The easy point to make here would be that there is a nobility and dignity to honest hand-work that academics and information workers shouldn’t look down on. Yes, good point. But Sennett is saying much more than that, and until I get to read the book, some of my take-away value from the reviews is that I can think of my non-academic work time as not only valuable in its own right, but also as good training for my academic work. Taking out the trash, doing the dishes, making projects with the kids, fixing the sprinklers, fighting the ivy in the backyard, and so on… it helps hone my judgment in ways that keep me honest. And on those few occasions when I do some kind of advanced craftsmanship that requires real dedication to high standards, I learn even more.

And putting physical things together keeps me from becoming this guy, described so perfectly in one of my favorite Onion articles. (crudity alert: if you follow the link, well, it’s The Onion. Reader beware.)

Professor Sees Parallels Between Things, Other Things
The Onion May 16, 2007 | Issue 43•20

AUSTIN, TX—University of Texas professor Thom Windham once again furthered the cause of human inquiry in a class lecture Monday, as he continued his longtime practice of finding connections between things and other things, pointing out these parallels, and then elaborating on them in detail, campus sources reported.

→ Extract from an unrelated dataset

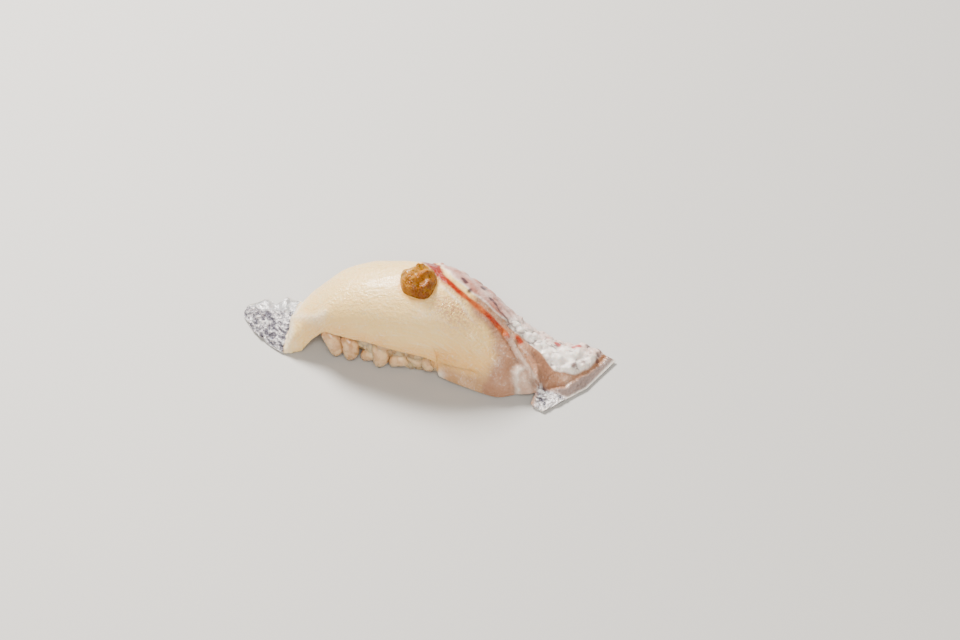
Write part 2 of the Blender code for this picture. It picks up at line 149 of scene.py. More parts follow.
def new_mesh(name: str, points: np.ndarray, faces: list[tuple[int, ...]]) -> bpy.types.Object:
    """A smooth-shaded object at the origin of the scene.

    Args:
        name: name of the object and its mesh.
        points: vertices in mm.
        faces: vertex numbers of each face, seen from outside in turn.

    Returns:
        The object.
    """
    mesh = bpy.data.meshes.new(name)
    mesh.from_pydata((points * MM).tolist(), [], faces)
    mesh.validate()
    mesh.shade_smooth()
    return in_scene(name, mesh)


def in_scene(name: str, data: bpy.types.ID) -> bpy.types.Object:
    """A new object in the scene.

    Args:
        name: its name.
        data: its mesh, light or camera.

    Returns:
        The object.
    """
    made = bpy.data.objects.new(name, data)
    bpy.context.scene.collection.objects.link(made)
    return made


def bands(around: int, rings: int) -> list[tuple[int, ...]]:
    """Faces between rings of points, each with two corners on its ring and two on the next."""
    edges = [(k * around + i, k * around + (i + 1) % around) for k in range(rings - 1) for i in range(around)]
    return [(a, b, b + around, a + around) for a, b in edges]


def top_of(cover: BVHTree, x: float, y: float) -> float | None:
    """Height in mm of the top of some faces at a place seen from above, where they are."""
    hit = cover.ray_cast(Vector((x, y, ABOVE)), Vector((0, 0, -1)))[0]
    return None if hit is None else hit.z


@dataclass(frozen=True)
class Value:
    """An output in a node tree, to which arithmetic adds nodes."""

    sketch: Sketch
    socket: bpy.types.NodeSocket

    def __add__(self, other: object) -> Value:
        """The sum."""
        return self.sketch.math("ADD", self, other)

    def __sub__(self, other: object) -> Value:
        """The difference."""
        return self.sketch.math("SUBTRACT", self, other)

    def __rsub__(self, other: float) -> Value:
        """What it leaves of a number."""
        return self.sketch.math("SUBTRACT", other, self)

    def __mul__(self, other: object) -> Value:
        """The product."""
        return self.sketch.math("MULTIPLY", self, other)

    def rise(self, low: float, high: float) -> Value:
        """A smooth rise from 0 at low to 1 at high."""
        inputs = {"Value": self, "From Min": low, "From Max": high}
        return self.sketch.value("ShaderNodeMapRange", inputs, interpolation_type="SMOOTHSTEP")


@dataclass(frozen=True)
class Sketch:
    """A node tree with short calls that add nodes to it."""

    tree: bpy.types.NodeTree

    def feed(self, node: bpy.types.Node, inputs: dict) -> None:
        """Sets or links inputs of a node.

        Args:
            node: the node.
            inputs: a number, a colour or a Value for inputs, by name or number.
        """
        for key, value in inputs.items():
            if isinstance(value, Value):
                self.tree.links.new(value.socket, node.inputs[key])
            else:
                node.inputs[key].default_value = value

    def add(self, kind: str, inputs: dict | None = None, **settings: object) -> bpy.types.Node:
        """Adds a node.

        Args:
            kind: Blender's name of the node's type.
            inputs: what its inputs are fed with.
            settings: properties of the node.

        Returns:
            The node.
        """
        node = self.tree.nodes.new(kind)
        for key, value in settings.items():
            setattr(node, key, value)
        self.feed(node, inputs or {})
        return node

    def value(self, kind: str, inputs: dict | None = None, out: int | str = 0, **settings: object) -> Value:
        """Adds a node and takes its first output, or the one that out gives."""
        return Value(self, self.add(kind, inputs, **settings).outputs[out])

    def math(self, operation: str, a: object, b: object, clamp: bool = False) -> Value:
        """The result of a Math node."""
        return self.value("ShaderNodeMath", {0: a, 1: b}, operation=operation, use_clamp=clamp)

    def blend(self, share: object, a: object, b: object) -> Value:
        """A colour between two."""
        a, b = (colour if isinstance(colour, Value) else (*colour, 1) for colour in (a, b))
        return self.value("ShaderNodeMix", {0: share, 6: a, 7: b}, 2, data_type="RGBA")

    def axes(self, place: Value) -> list[Value]:
        """The x, y and z of places."""
        return [Value(self, out) for out in self.add("ShaderNodeSeparateXYZ", {0: place}).outputs]

    def mask(self, name: str) -> Value:
        """A point attribute."""
        return self.value("ShaderNodeAttribute", out="Fac", attribute_name=name)

    def noise(self, place: Value, size: float, detail: float = 3.0) -> Value:
        """Noise from 0 to 1 with bumps of a size in metres, on places in metres."""
        inputs = {"Vector": place, "Scale": 1 / size, "Detail": detail, "Roughness": 0.55}
        return self.value("ShaderNodeTexNoise", inputs, "Fac")


def give_sockets(tree: bpy.types.NodeTree, inputs: dict[str, str], outputs: dict[str, str]) -> None:
    """Gives a node group its sockets.

    Args:
        tree: the group.
        inputs: kinds of its inputs by name.
        outputs: kinds of its outputs by name.
    """
    for way, sockets in (("INPUT", inputs), ("OUTPUT", outputs)):
        for name, kind in sockets.items():
            tree.interface.new_socket(name, in_out=way, socket_type="NodeSocket" + kind)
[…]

“By drawing parallels between things and other, entirely different things, I not only further my own studies, but also encourage young minds to develop this comparative methodology in their own work,” said Windham, holding his left hand up to represent one thing, then holding his right hand up to represent a separate thing, then bringing his hands together in simulation of a hypothetical synthesis of the two things. “It’s not just similarities that are important, though—the differences between things are also worth exploring at length.”

Fifteen years ago, Windham was awarded tenure for doing this.